──────── PROVIDED DATA ────────

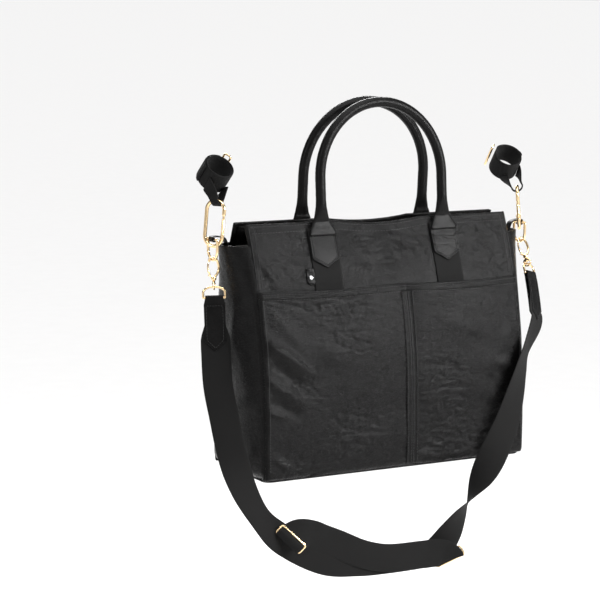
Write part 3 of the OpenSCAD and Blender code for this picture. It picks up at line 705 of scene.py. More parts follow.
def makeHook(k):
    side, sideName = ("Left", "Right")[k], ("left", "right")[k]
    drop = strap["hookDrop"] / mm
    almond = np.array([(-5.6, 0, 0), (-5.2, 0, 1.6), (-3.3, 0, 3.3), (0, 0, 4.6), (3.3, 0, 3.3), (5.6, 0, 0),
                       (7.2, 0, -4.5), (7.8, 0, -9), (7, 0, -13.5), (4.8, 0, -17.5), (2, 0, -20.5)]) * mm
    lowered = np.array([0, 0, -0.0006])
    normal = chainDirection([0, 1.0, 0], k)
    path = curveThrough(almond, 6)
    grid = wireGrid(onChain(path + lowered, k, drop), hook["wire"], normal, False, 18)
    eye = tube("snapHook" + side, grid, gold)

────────

**WHAT YOU HAVE TO DO:** Print the listing above in full, exactly as it is.

**ANSWER TO THE EXERCISE:**
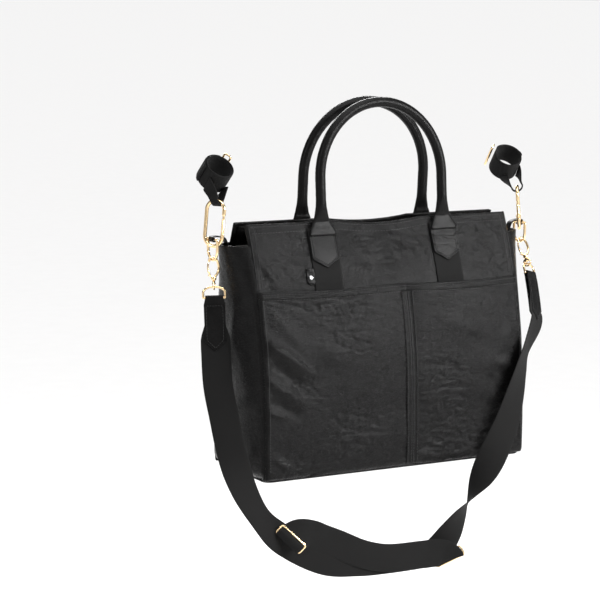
Write part 3 of the OpenSCAD and Blender code for this picture. It picks up at line 705 of scene.py. More parts follow.
def makeHook(k):
    side, sideName = ("Left", "Right")[k], ("left", "right")[k]
    drop = strap["hookDrop"] / mm
    almond = np.array([(-5.6, 0, 0), (-5.2, 0, 1.6), (-3.3, 0, 3.3), (0, 0, 4.6), (3.3, 0, 3.3), (5.6, 0, 0),
                       (7.2, 0, -4.5), (7.8, 0, -9), (7, 0, -13.5), (4.8, 0, -17.5), (2, 0, -20.5)]) * mm
    lowered = np.array([0, 0, -0.0006])
    normal = chainDirection([0, 1.0, 0], k)
    path = curveThrough(almond, 6)
    grid = wireGrid(onChain(path + lowered, k, drop), hook["wire"], normal, False, 18)
    eye = tube("snapHook" + side, grid, gold)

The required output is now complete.